## What to work on
Give again the entries below exactly, beginning at the first line and ending at the line with "from math import".

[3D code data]
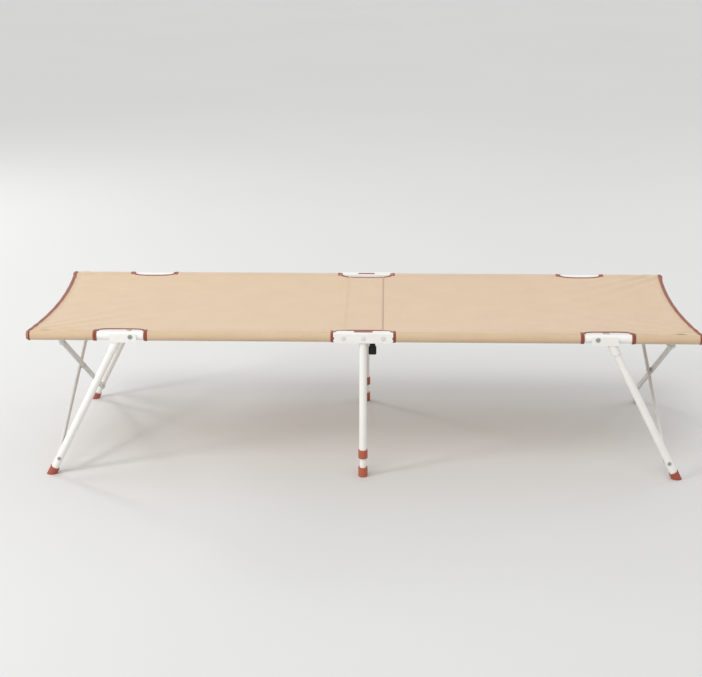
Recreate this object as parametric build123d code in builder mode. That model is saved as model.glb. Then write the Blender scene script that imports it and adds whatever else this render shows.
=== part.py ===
from build123d import *
import os
from math import atan2, cos, degrees, radians, sin

# Folding camp cot: a fabric sling on two jointed side rails, two centre legs and
# two X-braced pairs of end legs.  Millimetres.  The origin is on the floor under
# the middle of the bed, X runs along the bed, Y across it and Z up.

os.makedirs("parts", exist_ok=True)

# Driving dimensions
HALF_LENGTH = 950.0  # middle of the bed to a rail's tip
RAIL_Y = 330.0  # middle of the bed to a rail's axis
RAIL_Z = 419.0  # floor to a rail's axis
RAIL_R = 12.5
WALL = 1.5
FIT = 0.05  # radial clearance of pins and sliding tubes

HINGE_X = 56.0  # pivots of the two rail halves in the centre bracket
BRACKET_HALF = 84.0
BRACKET_IN = 12.9
BRACKET_OUT = 14.5
PIN_R = 3.95

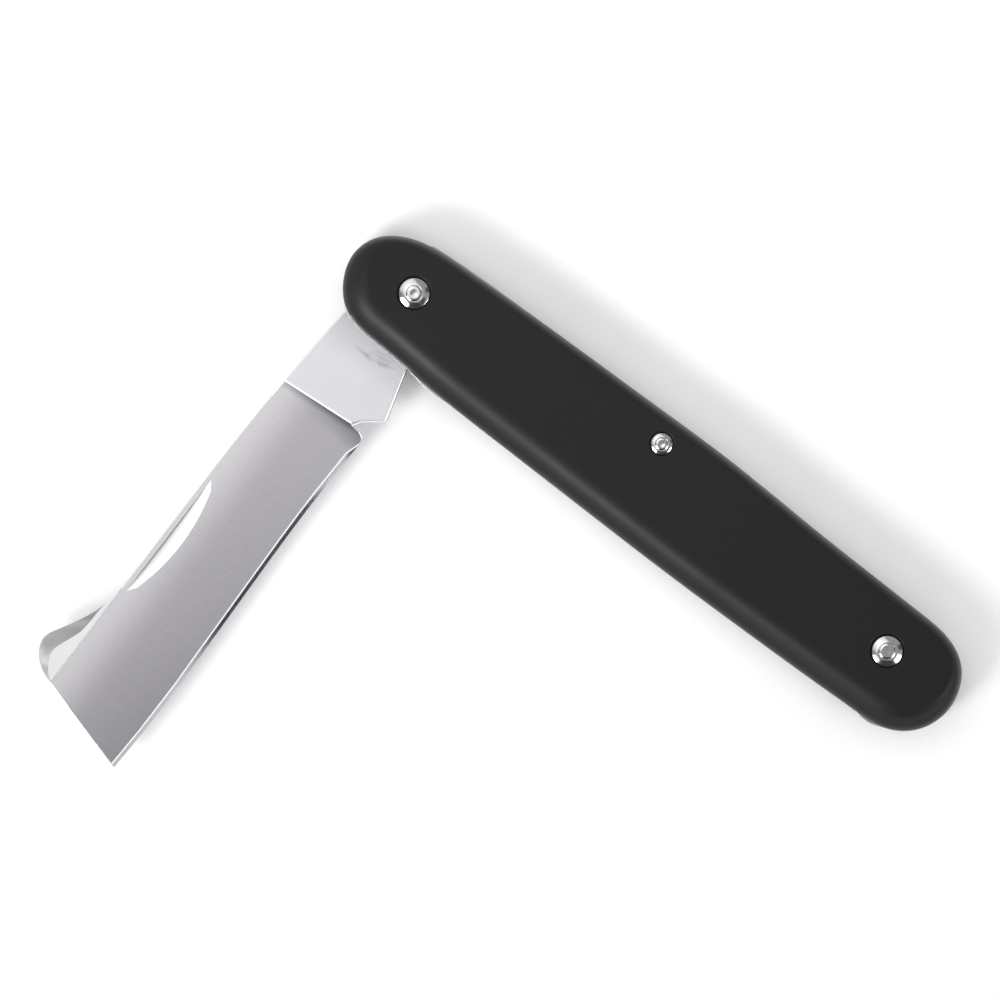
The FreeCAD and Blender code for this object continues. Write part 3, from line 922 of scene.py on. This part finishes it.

## Completed task
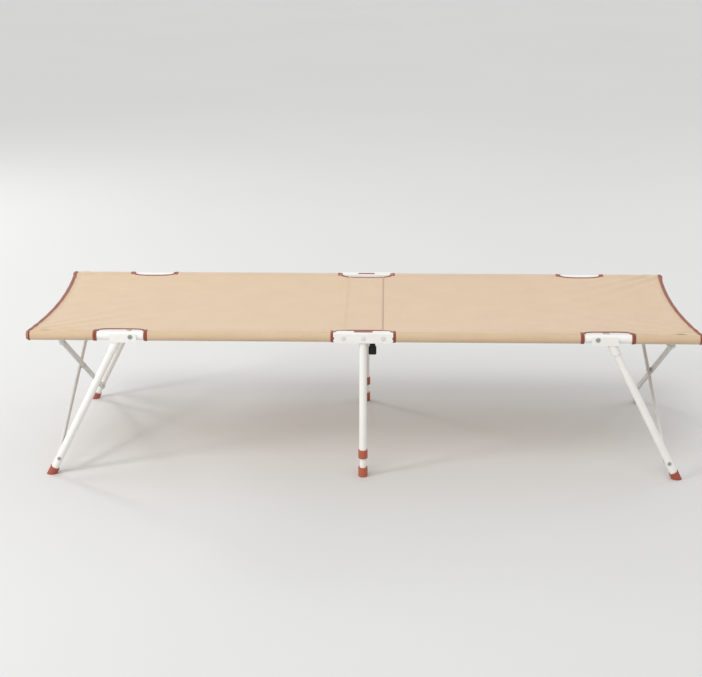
Recreate this object as parametric build123d code in builder mode. That model is saved as model.glb. Then write the Blender scene script that imports it and adds whatever else this render shows.
=== part.py ===
from build123d import *
import os
from math import atan2, cos, degrees, radians, sin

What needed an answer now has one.